» ROWS:
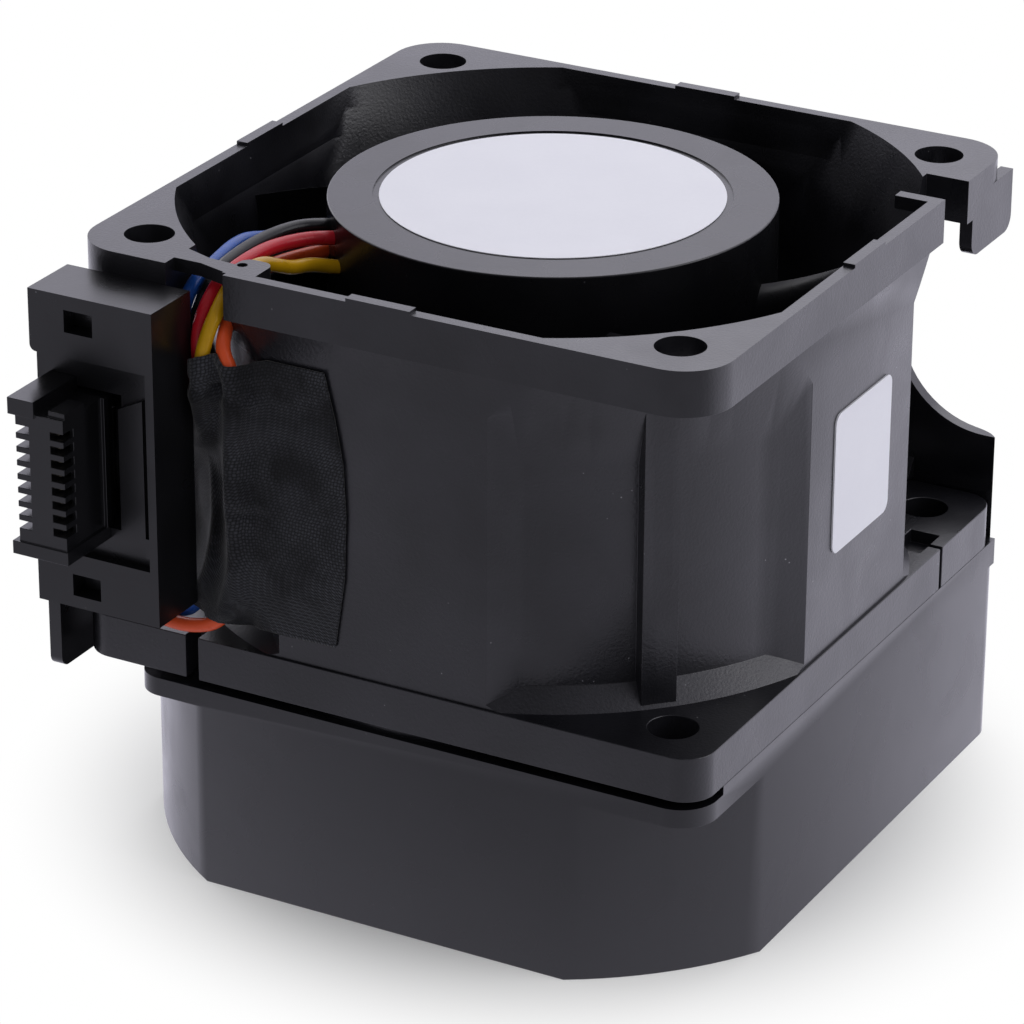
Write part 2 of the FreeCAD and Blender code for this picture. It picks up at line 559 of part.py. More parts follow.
def build_outlet_stator():
    floor = "base_floor"
    rim_low = "fan_top - base_height"
    boss_low = "base_floor - board_drop - board_thickness - 1"
    cup = turned([
        ("tube_radius", floor), ("tube_radius", boss_low), ("tube_radius + 1.2", boss_low),
        ("tube_radius + 1.2", floor), ("base_radius - base_wall", floor),
        ("base_radius - base_wall", rim_low), ("base_radius", rim_low), ("base_radius", "fan_top"),
        ("base_radius - label_ring", "fan_top"), ("base_radius - label_ring", "fan_top - label_recess"),
        ("shaft_diameter", "fan_top - label_recess"), ("shaft_diameter", floor)])
    doc.recompute()
    # Each vane sweeps from the motor base out to the flared wall, leaning into the air's swirl.
    inner = size("base_radius")
    outer = size("bore_radius + mouth_spread")
    middle = size("fan_top - vane_top - vane_height/2")
    height = size("vane_height")
    thick = size("vane_thickness")
    sweep = math.radians(size("vane_sweep"))
    root = size("vane_root")
    steps = 5
    sections = []
    for i in range(steps):
        share = i / (steps - 1)
        radius = inner - root + (outer - inner + root + size("vane_overrun")) * share
        sections.append(wing_section(radius, sweep * share, height, math.radians(100 - 14 * share),
                                     thick * 0.9, thick, middle))
    vane = Part.makeLoft(sections, True, False)
    channel = common(fuse(cylinder("bore_radius", THROUGH),
                          cone("bore_radius", "bore_radius + mouth_spread",
                               ("fan_top - flare_depth", "fan_top"))),
                     box(("-half + rim_wall", "half - rim_wall"), ("-half + rim_wall", "half - rim_wall"),
                         THROUGH))
    vanes = common(around(shaped(vane), VANES, 3.0), channel)
    vanes = cut(vanes, cylinder("base_radius - base_wall/2", THROUGH))
    node("outlet_stator", fuse(cup, vanes))


# ---------------------------------------------------------------- impeller

def build_impeller():
    nose = "hub_nose"
    top = "hub_open"
    # A boss round the shaft bush joins the closed nose; a soft edge turns the air outwards.
    hub = turned([
        ("bush_radius", nose), ("hub_radius - nose_round", nose), ("hub_radius", f"{nose} + nose_round"),
        ("hub_radius", top), ("yoke_radius", top), ("yoke_radius", f"{nose} + nose_wall"),
        ("bush_radius", f"{nose} + nose_wall")])
    doc.recompute()
    root = size("hub_radius")
    tip = size("bore_radius - tip_clearance")
    low = size("hub_nose + nose_round")
    high = size("hub_open")
    span = high - low
    buried = size("blade_root")
    steps = 5
    sections = []
    for i in range(steps):
        share = i / (steps - 1)
        radius = root - buried + (tip - root + buried + size("blade_overrun")) * share
        pitch = math.radians(size("root_pitch") + (size("tip_pitch") - size("root_pitch")) * share)
        chord = (span - size("blade_lift") * 2) / math.sin(pitch)
        sections.append(wing_section(radius, -0.16 * share, chord, pitch,
                                     -size("blade_camber"), size("blade_thickness") * (1 - 0.35 * share),
                                     (low + high) / 2))
    blade = Part.makeLoft(sections, True, False)
    swept = ring("hub_radius - hub_wall/2", "bore_radius - tip_clearance", (f"{nose} + 0.3", top))
    blades = common(around(shaped(blade), BLADES), swept)
    node("impeller", fuse(hub, blades))


# ---------------------------------------------------------------- motor inside the hub

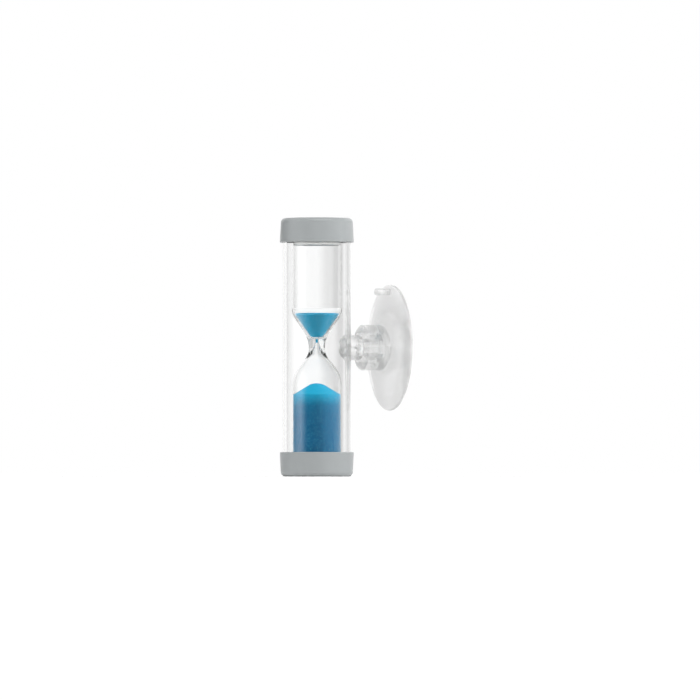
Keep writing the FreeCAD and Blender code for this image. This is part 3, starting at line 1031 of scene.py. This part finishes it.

» WHAT NEEDS TO BE DONE: Set out the complete listing exactly as shown.

» RESULT FOR THIS EXERCISE:
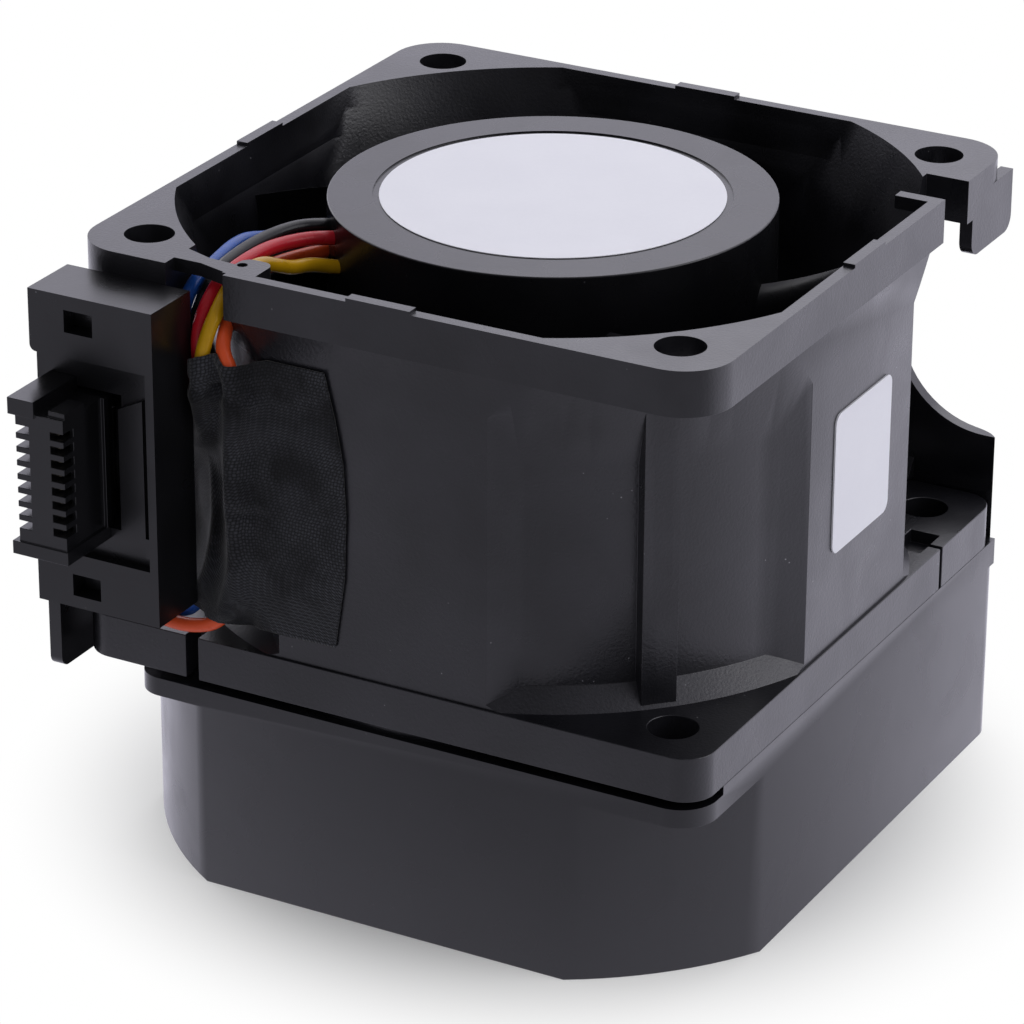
Write part 2 of the FreeCAD and Blender code for this picture. It picks up at line 559 of part.py. More parts follow.
def build_outlet_stator():
    floor = "base_floor"
    rim_low = "fan_top - base_height"
    boss_low = "base_floor - board_drop - board_thickness - 1"
    cup = turned([
        ("tube_radius", floor), ("tube_radius", boss_low), ("tube_radius + 1.2", boss_low),
        ("tube_radius + 1.2", floor), ("base_radius - base_wall", floor),
        ("base_radius - base_wall", rim_low), ("base_radius", rim_low), ("base_radius", "fan_top"),
        ("base_radius - label_ring", "fan_top"), ("base_radius - label_ring", "fan_top - label_recess"),
        ("shaft_diameter", "fan_top - label_recess"), ("shaft_diameter", floor)])
    doc.recompute()
    # Each vane sweeps from the motor base out to the flared wall, leaning into the air's swirl.
    inner = size("base_radius")
    outer = size("bore_radius + mouth_spread")
    middle = size("fan_top - vane_top - vane_height/2")
    height = size("vane_height")
    thick = size("vane_thickness")
    sweep = math.radians(size("vane_sweep"))
    root = size("vane_root")
    steps = 5
    sections = []
    for i in range(steps):
        share = i / (steps - 1)
        radius = inner - root + (outer - inner + root + size("vane_overrun")) * share
        sections.append(wing_section(radius, sweep * share, height, math.radians(100 - 14 * share),
                                     thick * 0.9, thick, middle))
    vane = Part.makeLoft(sections, True, False)
    channel = common(fuse(cylinder("bore_radius", THROUGH),
                          cone("bore_radius", "bore_radius + mouth_spread",
                               ("fan_top - flare_depth", "fan_top"))),
                     box(("-half + rim_wall", "half - rim_wall"), ("-half + rim_wall", "half - rim_wall"),
                         THROUGH))
    vanes = common(around(shaped(vane), VANES, 3.0), channel)
    vanes = cut(vanes, cylinder("base_radius - base_wall/2", THROUGH))
    node("outlet_stator", fuse(cup, vanes))


# ---------------------------------------------------------------- impeller

def build_impeller():
    nose = "hub_nose"
    top = "hub_open"
    # A boss round the shaft bush joins the closed nose; a soft edge turns the air outwards.
    hub = turned([
        ("bush_radius", nose), ("hub_radius - nose_round", nose), ("hub_radius", f"{nose} + nose_round"),
        ("hub_radius", top), ("yoke_radius", top), ("yoke_radius", f"{nose} + nose_wall"),
        ("bush_radius", f"{nose} + nose_wall")])
    doc.recompute()
    root = size("hub_radius")
    tip = size("bore_radius - tip_clearance")
    low = size("hub_nose + nose_round")
    high = size("hub_open")
    span = high - low
    buried = size("blade_root")
    steps = 5
    sections = []
    for i in range(steps):
        share = i / (steps - 1)
        radius = root - buried + (tip - root + buried + size("blade_overrun")) * share
        pitch = math.radians(size("root_pitch") + (size("tip_pitch") - size("root_pitch")) * share)
        chord = (span - size("blade_lift") * 2) / math.sin(pitch)
        sections.append(wing_section(radius, -0.16 * share, chord, pitch,
                                     -size("blade_camber"), size("blade_thickness") * (1 - 0.35 * share),
                                     (low + high) / 2))
    blade = Part.makeLoft(sections, True, False)
    swept = ring("hub_radius - hub_wall/2", "bore_radius - tip_clearance", (f"{nose} + 0.3", top))
    blades = common(around(shaped(blade), BLADES), swept)
    node("impeller", fuse(hub, blades))


# ---------------------------------------------------------------- motor inside the hub

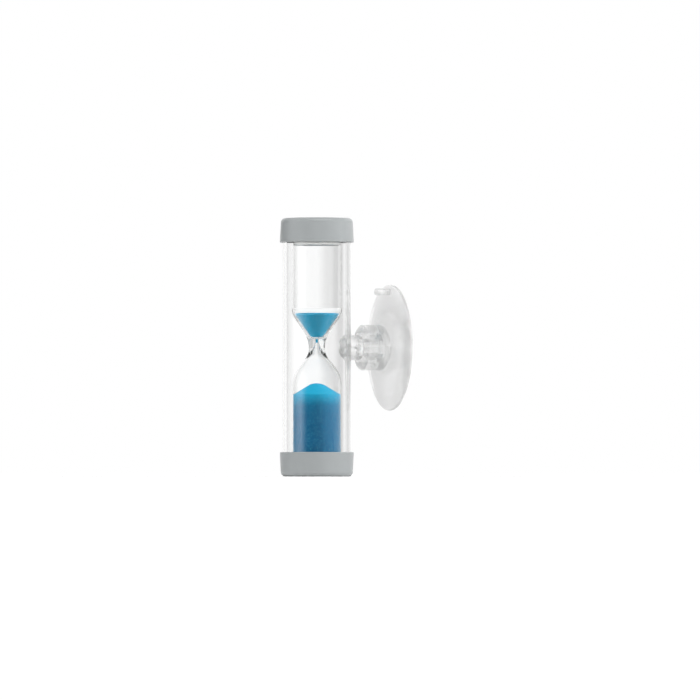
Keep writing the FreeCAD and Blender code for this image. This is part 3, starting at line 1031 of scene.py. This part finishes it.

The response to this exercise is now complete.